Aboriginal heritage and culture must be properly recognised, and afforded the same level of protection as European heritage.

There must be stronger rights and recourse built into the legislation for Aboriginal people and pro-heritage stakeholders as it is currently heavily weighted towards streamlining industry. This imbalance has had the opposite effect, as disaffected parties have made use of the courts and media to achieve outcomes of protection, ultimately slowing development.

The way we talk about Aboriginal heritage needs to change; it shouldn’t be seen as a barrier. As one of the world’s oldest living cultures we need legislation that both works, and respects that significance.

One Nation: Keith Wright

Aboriginal heritage assessment is also a process that is very emotive in some circles.

A few years ago, I studied law for a couple of years. At that state the Native Title Act was fairly new. Most comment that I heard was that most seemed to think the NTA was written in a manner that could be improved.

Whether this perception and opinion is still current is debatable but I do know any heritage assessment, either Aboriginal or general, is very involved and time-consuming.

The public consultation takes time, the perusing of the masses of papers and information is a huge job.

Like all process that is to be respected and worthwhile, this takes time and each and everyone as individuals tends to get frustrated with what appears undue delay.

Independent: Kai Jones

All process must be contextually fair, transparent, genuine, accountable and have appropriate community engagement.

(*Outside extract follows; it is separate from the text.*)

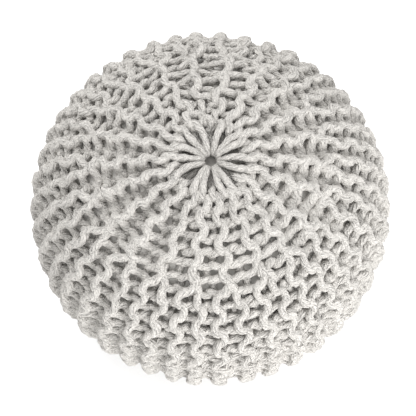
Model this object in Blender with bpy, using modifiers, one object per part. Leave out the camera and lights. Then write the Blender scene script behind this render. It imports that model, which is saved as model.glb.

Process must not be rushed, incomplete, inconsistent, obfuscated or have unsuitable terms of reference.

Decisions must be based on objective, appropriate and reliable information which clarifies and confirms impact (if any) on existing residential or commercial use.

Media publications must be factually and contextually accurate with no social engineering, scaremongering or selective quoting.

Contrary to existing perception, native title and heritage assessment outcomes may not always result in adverse outcome for entities within the area bound by the decision.